La clarté de Lewis sur le Saint-Esprit est frappante : Tout le monde aime répéter "Dieu est Amour", mais ils ne semblent pas se rendre compte que les mots "Dieu est Amour" n'ont de sens réel que si Dieu contient au moins deux Personnes (...). Si Dieu était une seule Personne, alors, avant la création du monde, Dieu n'était pas amour (...). Ce qui émerge de la vie commune du Père et du Fils est une vraie Personne (...) Peut-être certains trouvent-ils plus facile de commencer par la troisième Personne et de procéder à rebours. Dieu est Amour et cet Amour se répand à travers les hommes, et notamment à travers toute la communauté chrétienne. Mais cet Esprit d'Amour est, de toute éternité, un Amour qui se donne entre le Père et le Fils". (IV,4).

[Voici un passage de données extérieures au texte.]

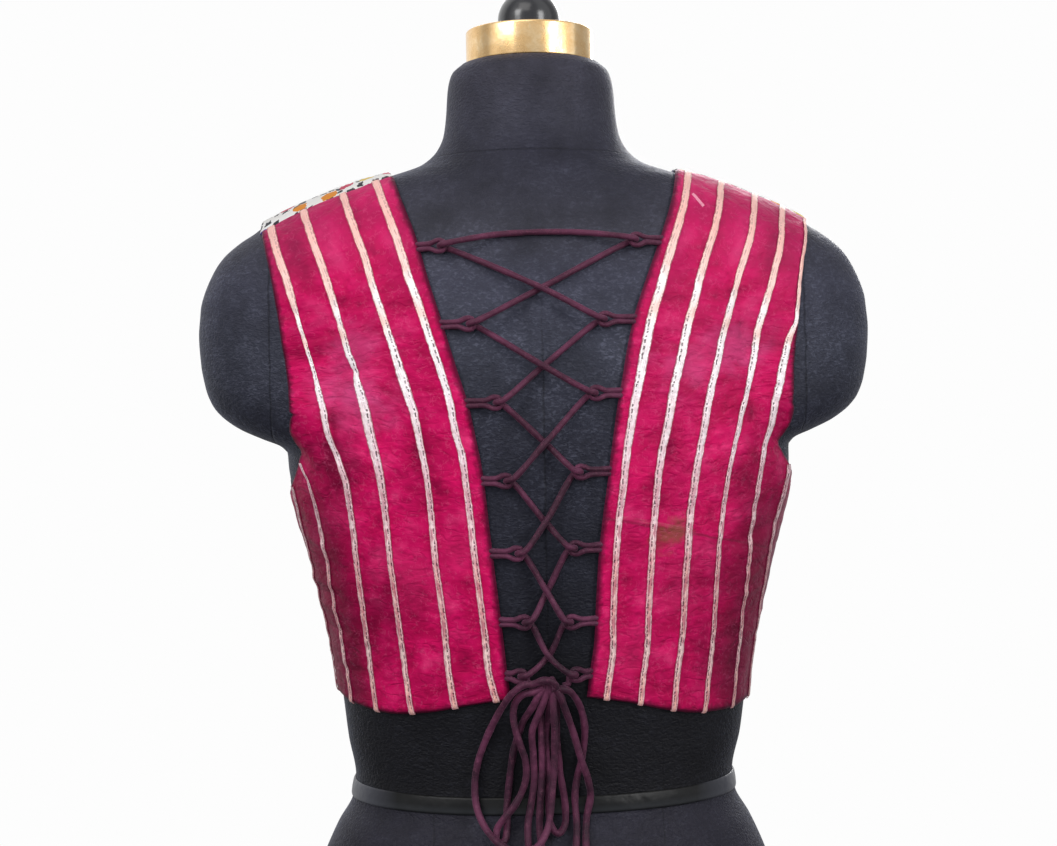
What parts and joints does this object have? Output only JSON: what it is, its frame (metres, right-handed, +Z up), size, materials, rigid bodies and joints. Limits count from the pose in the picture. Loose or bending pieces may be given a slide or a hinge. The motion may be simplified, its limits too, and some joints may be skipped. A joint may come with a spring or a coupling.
{
  "type": "choli blouse on a limbless dress form",
  "caption": "Sleeveless cropped choli blouse with a striped back, open and laced down its middle to a hanging bow, on a limbless torso dress form with a capped neck.",
  "frame": {"origin": "centre of the dress form's flat underside, where its axis meets the surface it stands on", "axes": "+Z up; the laced back faces -Y and the printed front +Y; +X is the wearer's right"},
  "size_m": [0.4446, 0.2421, 0.6128],
  "materials": {
    "crimson_silk": "soft sheen",
    "printed_cotton": "matte print",
    "metallic_ribbon": "woven metallic",
    "maroon_cord": "matte",
    "charcoal_jersey": "matte",
    "black_tape": "glossy",
    "aged_brass": "satin",
    "black_gloss": "glossy"
  },
  "bodies": {
    "root": {"back_panel_left": "crimson_silk", "back_panel_right": "crimson_silk", "bow_knot": "maroon_cord", "bow_loop_centre": "maroon_cord", "bow_loop_large": "maroon_cord", "bow_loop_left": "maroon_cord", "bow_loop_small": "maroon_cord", "edge_loop_left_1": "maroon_cord", "edge_loop_left_2": "maroon_cord", "edge_loop_left_3": "maroon_cord", "edge_loop_left_4": "maroon_cord", "edge_loop_left_5": "maroon_cord", "edge_loop_left_6": "maroon_cord", "edge_loop_left_7": "maroon_cord", "edge_loop_right_1": "maroon_cord", "edge_loop_right_2": "maroon_cord", "edge_loop_right_3": "maroon_cord", "edge_loop_right_4": "maroon_cord", "edge_loop_right_5": "maroon_cord", "edge_loop_right_6": "maroon_cord", "edge_loop_right_7": "maroon_cord", "form_body": "charcoal_jersey", "front_panel": "printed_cotton", "lace_end_over": "maroon_cord", "lace_end_under": "maroon_cord", "lace_left": "maroon_cord", "lace_right": "maroon_cord", "neck_cap": "aged_brass", "neck_knob": "black_gloss", "ribbon_left_a": "metallic_ribbon", "ribbon_left_b": "metallic_ribbon", "ribbon_left_c": "metallic_ribbon", "ribbon_left_d": "metallic_ribbon", "ribbon_left_e": "metallic_ribbon", "ribbon_left_f": "metallic_ribbon", "ribbon_right_a": "metallic_ribbon", "ribbon_right_b": "metallic_ribbon", "ribbon_right_c": "metallic_ribbon", "ribbon_right_d": "metallic_ribbon", "ribbon_right_e": "metallic_ribbon", "ribbon_right_f": "metallic_ribbon", "waist_tape": "black_tape"}
  },
  "joints": []
}
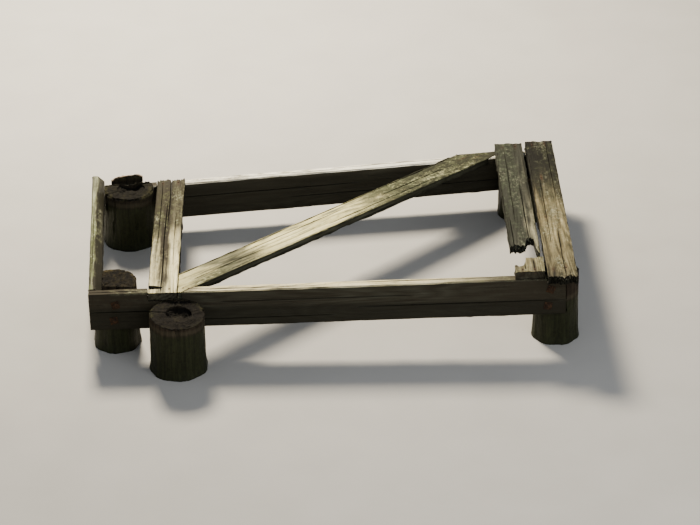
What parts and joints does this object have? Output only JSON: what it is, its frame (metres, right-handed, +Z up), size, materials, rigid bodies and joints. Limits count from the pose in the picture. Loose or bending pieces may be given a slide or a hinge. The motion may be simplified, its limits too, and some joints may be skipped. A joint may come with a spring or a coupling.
{
  "type": "derelict timber jetty",
  "caption": "Low, derelict timber jetty: bearers on log piles, end joists, a cross board and a diagonal brace let in flush, with broken deck boards left at one end.",
  "frame": {"origin": "middle of the plan, on the level bed that the piles stand on", "axes": "+X along the jetty towards the end that still has deck boards, +Y from the front bearer to the back bearer, +Z up"},
  "size_m": [2.5356, 1.8511, 0.4421],
  "materials": {
    "wet_timber": "wet weathered softwood, dark, algae stained",
    "mossy_timber": "weathered softwood with moss and lichen",
    "pale_board": "dry weathered board, bleached, splintered ends"
  },
  "bodies": {
    "root": {"front_bearer": "wet_timber", "rear_bearer": "wet_timber", "left_joist": "mossy_timber", "right_joist": "wet_timber", "cross_board": "pale_board", "brace": "mossy_timber", "inner_board": "mossy_timber", "inner_board_stub": "pale_board", "outer_board": "pale_board", "front_left_pile": "wet_timber", "front_right_pile": "wet_timber", "rear_left_pile": "wet_timber", "rear_right_pile": "wet_timber", "outer_stump": "wet_timber"}
  },
  "joints": []
}
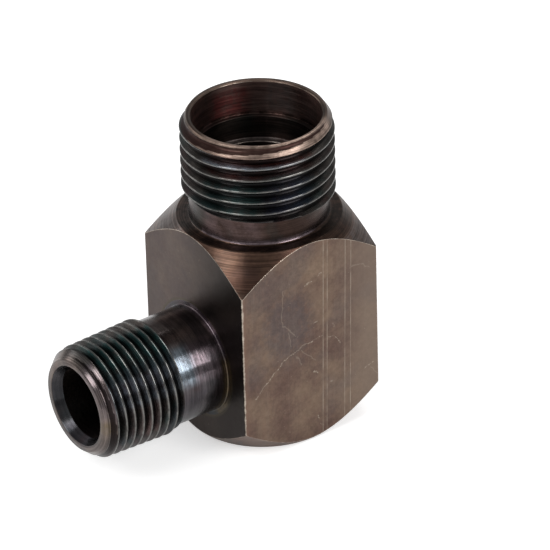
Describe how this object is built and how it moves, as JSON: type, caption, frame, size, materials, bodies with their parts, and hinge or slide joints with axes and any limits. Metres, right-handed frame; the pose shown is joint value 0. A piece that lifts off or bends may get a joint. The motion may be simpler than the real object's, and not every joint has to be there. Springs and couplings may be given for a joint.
{
  "type": "pipe elbow fitting",
  "caption": "Right-angle steel elbow from square bar: wide parallel-threaded port upward with a stepped mouth, narrow taper-threaded port to one side.",
  "frame": {"origin": "centre of the round face that the elbow stands on, on the wide port's axis", "axes": "+Z out of the wide port, -X out of the narrow port"},
  "size_m": [0.0446, 0.0238, 0.0486],
  "materials": {
    "blackened_steel": "black oxide over machined steel, satin, worn bright along the edges"
  },
  "bodies": {
    "root": {"elbow_body": "blackened_steel"}
  },
  "joints": []
}
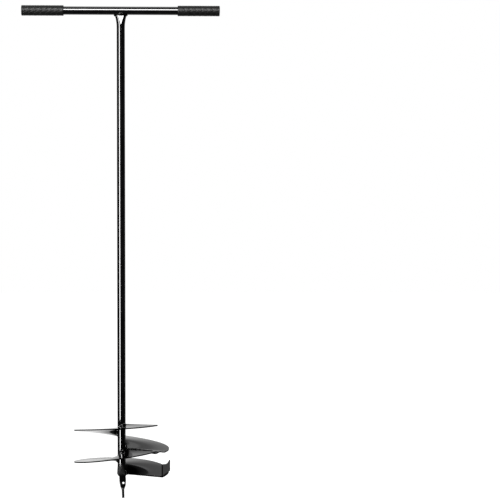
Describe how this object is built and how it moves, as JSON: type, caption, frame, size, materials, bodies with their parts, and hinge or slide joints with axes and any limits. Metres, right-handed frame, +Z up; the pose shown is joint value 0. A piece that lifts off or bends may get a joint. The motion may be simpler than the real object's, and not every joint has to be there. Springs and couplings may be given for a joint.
{
  "type": "post hole digger",
  "caption": "Hand earth auger: T-handle with rubber grips on a tube shaft, helical sheet flights with a side cutter, and a twisted point.",
  "frame": {"origin": "where the axis of the T-handle crosses the axis of the shaft", "axes": "+Z up along the shaft, +X along the handle to its right grip, -Y the front"},
  "size_m": [0.417, 0.2, 1.0362],
  "materials": {
    "black_paint": "gloss black paint on steel tube, sheet and bar",
    "weld_paint": "the same black paint over lumpy weld metal",
    "grip_rubber": "matt black moulded rubber with raised diamonds"
  },
  "bodies": {
    "root": {"handle_tube": "black_paint", "shaft_tube": "black_paint", "left_grip": "grip_rubber", "right_grip": "grip_rubber", "upper_flight": "black_paint", "lower_flight": "black_paint", "side_cutter": "black_paint", "point_bar": "black_paint", "handle_weld": "weld_paint", "upper_flight_weld": "weld_paint", "lower_flight_weld": "weld_paint", "upper_flight_top_weld": "weld_paint", "lower_flight_top_weld": "weld_paint", "seam_weld": "weld_paint", "side_cutter_weld": "weld_paint", "point_weld": "weld_paint"}
  },
  "joints": []
}
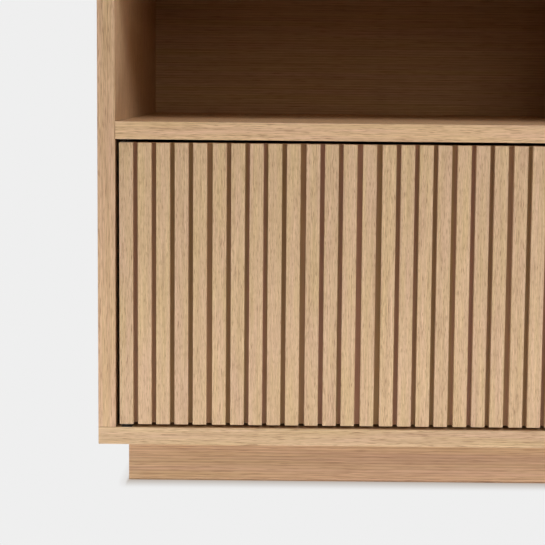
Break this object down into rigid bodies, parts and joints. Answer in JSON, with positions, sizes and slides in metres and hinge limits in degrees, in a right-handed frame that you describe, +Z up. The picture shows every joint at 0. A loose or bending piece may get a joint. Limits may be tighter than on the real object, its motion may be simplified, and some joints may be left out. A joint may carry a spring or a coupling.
{
  "type": "media cabinet",
  "caption": "Low oak-veneer media cabinet with open niches above slatted handleless doors, on a recessed plinth.",
  "frame": {"origin": "on the floor, under the middle of the cabinet's outline", "axes": "+X to the right along the width, +Y to the rear so that the doors face -Y, +Z up"},
  "size_m": [1.2, 0.46, 0.59],
  "materials": {
    "oak_upright": "matt lacquered oak veneer, grain upright",
    "oak_level": "matt lacquered oak veneer, grain running along the cabinet",
    "oak_plinth": "matt lacquered oak veneer, grain running along the cabinet",
    "oak_back": "matt oak veneer, grain running along the cabinet",
    "oak_slats": "matt lacquered oak slats, grain upright",
    "door_core": "matt oak veneer on board, grain upright",
    "raw_wood": "plain unfinished softwood",
    "steel": "bright zinc plate",
    "dark_steel": "satin black",
    "grey_plastic": "matt grey",
    "black_plastic": "matt black"
  },
  "bodies": {
    "cabinet": {"bottom_panel": "oak_level", "top_panel": "oak_level", "side_panel_left": "oak_upright", "side_panel_right": "oak_upright", "center_divider": "oak_upright", "plinth_front": "oak_plinth", "plinth_rear": "oak_plinth", "plinth_side_left": "oak_plinth", "plinth_side_right": "oak_plinth", "plinth_center_rail": "raw_wood", "corner_block_front_left": "raw_wood", "floor_glide_front_left": "grey_plastic", "corner_block_rear_left": "raw_wood", "floor_glide_rear_left": "grey_plastic", "niche_shelf_left": "oak_level", "back_panel_left": "oak_back", "adjustable_shelf_left": "oak_level", "back_cable_grommet_left": "black_plastic", "niche_cable_grommet_left": "black_plastic", "hinge_cabinet_leaf_lower_left": "dark_steel", "hinge_cabinet_leaf_upper_left": "dark_steel", "latch_housing_left": "grey_plastic", "latch_screw_left_outer": "steel", "latch_screw_left_inner": "steel", "shelf_pin_left_outer_front": "steel", "shelf_pin_left_outer_rear": "steel", "shelf_pin_left_inner_front": "steel", "shelf_pin_left_inner_rear": "steel", "corner_block_front_right": "raw_wood", "floor_glide_front_right": "grey_plastic", "corner_block_rear_right": "raw_wood", "floor_glide_rear_right": "grey_plastic", "niche_shelf_right": "oak_level", "back_panel_right": "oak_back", "adjustable_shelf_right": "oak_level", "back_cable_grommet_right": "black_plastic", "niche_cable_grommet_right": "black_plastic", "hinge_cabinet_leaf_lower_right": "dark_steel", "hinge_cabinet_leaf_upper_right": "dark_steel", "latch_housing_right": "grey_plastic", "latch_screw_right_outer": "steel", "latch_screw_right_inner": "steel", "shelf_pin_right_outer_front": "steel", "shelf_pin_right_outer_rear": "steel", "shelf_pin_right_inner_front": "steel", "shelf_pin_right_inner_rear": "steel"},
    "door_left": {"slatted_front_left": "oak_slats", "door_core_left": "door_core", "hinge_door_leaf_lower_left": "dark_steel", "hinge_door_leaf_upper_left": "dark_steel", "strike_plate_left": "steel"},
    "plunger_left": {"latch_plunger_left": "black_plastic"},
    "door_right": {"slatted_front_right": "oak_slats", "door_core_right": "door_core", "hinge_door_leaf_lower_right": "dark_steel", "hinge_door_leaf_upper_right": "dark_steel", "strike_plate_right": "steel"},
    "plunger_right": {"latch_plunger_right": "black_plastic"}
  },
  "joints": [
    {"name": "door_left_hinge", "type": "hinge", "parent": "cabinet", "child": "door_left", "pos_m": [-0.5705, -0.224, 0.067], "axis": [0, 0, -1], "range_deg": [0, 105]},
    {"name": "latch_left_press", "type": "slide", "parent": "cabinet", "child": "plunger_left", "axis": [0, 1, 0], "range_m": [0, 0.003], "stiffness_N_per_m": 400, "springref_m": -0.01},
    {"name": "door_right_hinge", "type": "hinge", "parent": "cabinet", "child": "door_right", "pos_m": [0.5705, -0.224, 0.067], "axis": [0, 0, 1], "range_deg": [0, 105]},
    {"name": "latch_right_press", "type": "slide", "parent": "cabinet", "child": "plunger_right", "axis": [0, 1, 0], "range_m": [0, 0.003], "stiffness_N_per_m": 400, "springref_m": -0.01}
  ]
}
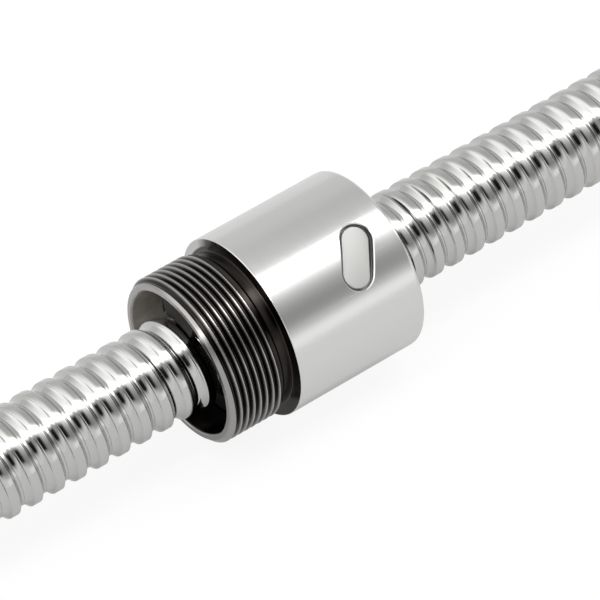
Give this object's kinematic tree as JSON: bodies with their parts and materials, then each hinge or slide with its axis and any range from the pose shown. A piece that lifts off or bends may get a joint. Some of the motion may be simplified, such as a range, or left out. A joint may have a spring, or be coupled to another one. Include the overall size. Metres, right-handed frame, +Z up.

Il conclut : "Au début, j'ai dit qu'il y avait des personnalités en Dieu. Maintenant, je vais plus loin : il n'y a pas de personnalités réelles ailleurs. Tant que vous ne vous êtes pas abandonné au Christ, vous n'avez pas de véritable personnalité (...) Combien les grands conquérants et les tyrans se ressemblent de façon monotone ; combien les saints sont glorieusement différents (...) Le Christ vous donnera certainement une véritable personnalité, mais vous ne devez pas aller à Lui pour cela seulement (...) Le premier pas est d'essayer d'oublier complètement votre propre personne (...). Cherchez vous-mêmes et vous ne trouverez à la longue que haine, solitude, désespoir, colère, ruine et déchéance. Mais cherchez le Christ, et vous trouverez tout le reste.".